(Dataset rows)
################

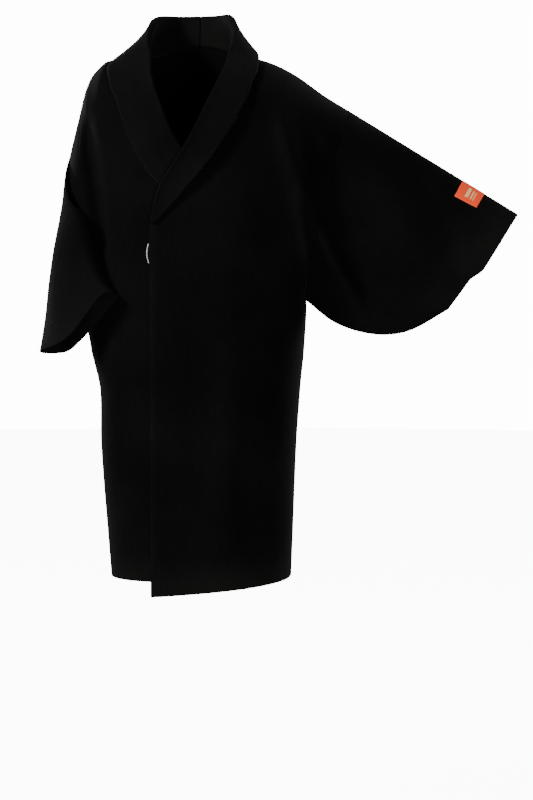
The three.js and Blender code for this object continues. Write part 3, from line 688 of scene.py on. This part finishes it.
# ---- sleeves ----
# Named points of a ring with their turn, from 0 at the top fold over 3 at the bottom edge to 6, and
# for each ring of the right sleeve the points in that order.
RING_TURNS = {
    "left": {"top": 0, "front_high": 1, "front_low": 2, "bottom": 3, "back_low": 4, "back_high": 5},
    "right": {
        "top": 0, "front_high": 0.7, "ridge": 1.2, "fold": 1.4, "inner": 2.1, "bottom": 3,
        "back_low": 4, "back_high": 5,
    },
}
RIGHT_RINGS = {
    0.12: [
        (-233, -2, -216), (-230, -58, -226), (-220, -74, -272), (-217, -69, -298),
        (-217, -62, -394), (-213, -14, -464), (-223, 44, -402), (-230, 54, -262),
    ],
    0.3: [
        (-239, -4, -285), (-236, -66, -290), (-201, -104, -299), (-181, -95, -314),
        (-219, -66, -392), (-222, -36, -446), (-230, 10, -440), (-243, 52, -340),
    ],
    0.6: [
        (-260, -18, -402), (-248, -84, -390), (-181, -121, -366), (-158, -108, -378),
        (-196, -90, -418), (-216, -68, -453), (-232, -24, -462), (-251, 24, -430),
    ],
    0.8: [
        (-275, -34, -482), (-243, -104, -464), (-164, -135, -420), (-139, -122, -431),
        (-164, -113, -448), (-185, -102, -462), (-216, -62, -480), (-253, 3, -500),
    ],
    1.0: [
        (-286, -50, -563), (-212, -112, -532), (-138, -139, -452), (-116, -126, -457),
        (-132, -119, -478), (-157, -109, -505), (-198, -78, -542), (-242, -30, -566),
    ],
}
# Left sleeve: how far the bottom edge lies back from the cuff tip, its depth under the top fold, and
# how far the cloth stands out high and low.
LEFT_RINGS = {
    0.3: (178, SLEEVE_DROP + 2, 50, 33),
    0.6: (104, SLEEVE_DROP - 20, 42, 26),
    0.8: (54, SLEEVE_DROP - 60, 37, 21),
    1.0: (14, SLEEVE_DROP - 132, 30, 16),
}
# Ends of the left sleeve's top fold in the front view.
SLEEVE_START = np.array([SIDES["left"]["top"][0], 0.0, SIDES["left"]["top"][1]])
SLEEVE_TIP = CUFF_TIP * np.array([1, 0, 1])
SLEEVE_LONG, SLEEVE_ROWS = 400.0, 120  # nominal, for the close rows at both ends
BOTTOM_TURN, FULL_TURN = 3, 6
TURN_STEPS = 36  # points of a ring for each unit of turn
CUFF_OUT = np.array([0.85, 0, -0.53])  # way in which the left cuff's edge bows outwards
BOW_DOWN, BOW_OVER = 0.52, 0.16  # share down the cuff where the bow is fullest, and where it ends


def left_ring(at, behind, deep, high, low):
    """Six points of a flat, hanging ring, in the order of RING_TURNS."""
    along = unit(SLEEVE_TIP - SLEEVE_START)
    down = np.array([along[2], 0.0, -along[0]])
    top, bottom = mix(SLEEVE_START, SLEEVE_TIP, at), SLEEVE_TIP - along * behind + down * deep
    middle = CUFF_TIP[1] * at
    shares = np.array([0, 0.26, 0.76, 1, 0.76, 0.26])[:, None]
    out = np.array([0, -high, -low, 0, low, high])
    points = mix(top, bottom, shares)
    points[:, 1] = middle + out
    return points


def ring_curve(name, spots, turn):
    """A closed curve through a ring's points, followed round past its first and last point."""
    turns = np.array(list(RING_TURNS[name].values()), float)
    stations = np.concatenate([turns[-1:] - FULL_TURN, turns, turns[:2] + FULL_TURN])
    return through(stations, np.concatenate([spots[-1:], spots, spots[:2]]), turn)


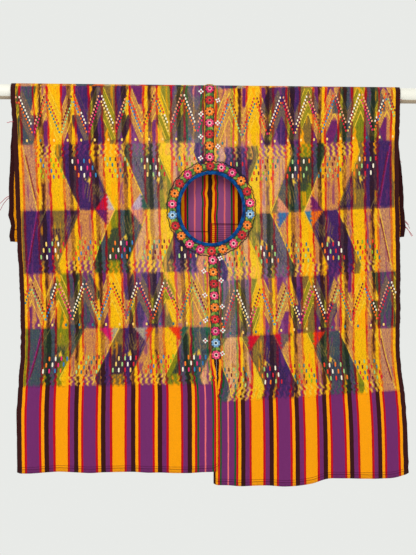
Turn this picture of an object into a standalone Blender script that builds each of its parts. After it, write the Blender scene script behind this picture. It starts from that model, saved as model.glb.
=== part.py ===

################

*Objective:* Reproduce exactly the line containing "Turn this picture" and every line after it through the end of the records above, and nothing else.

*Finished exercise:*
Turn this picture of an object into a standalone Blender script that builds each of its parts. After it, write the Blender scene script behind this picture. It starts from that model, saved as model.glb.
=== part.py ===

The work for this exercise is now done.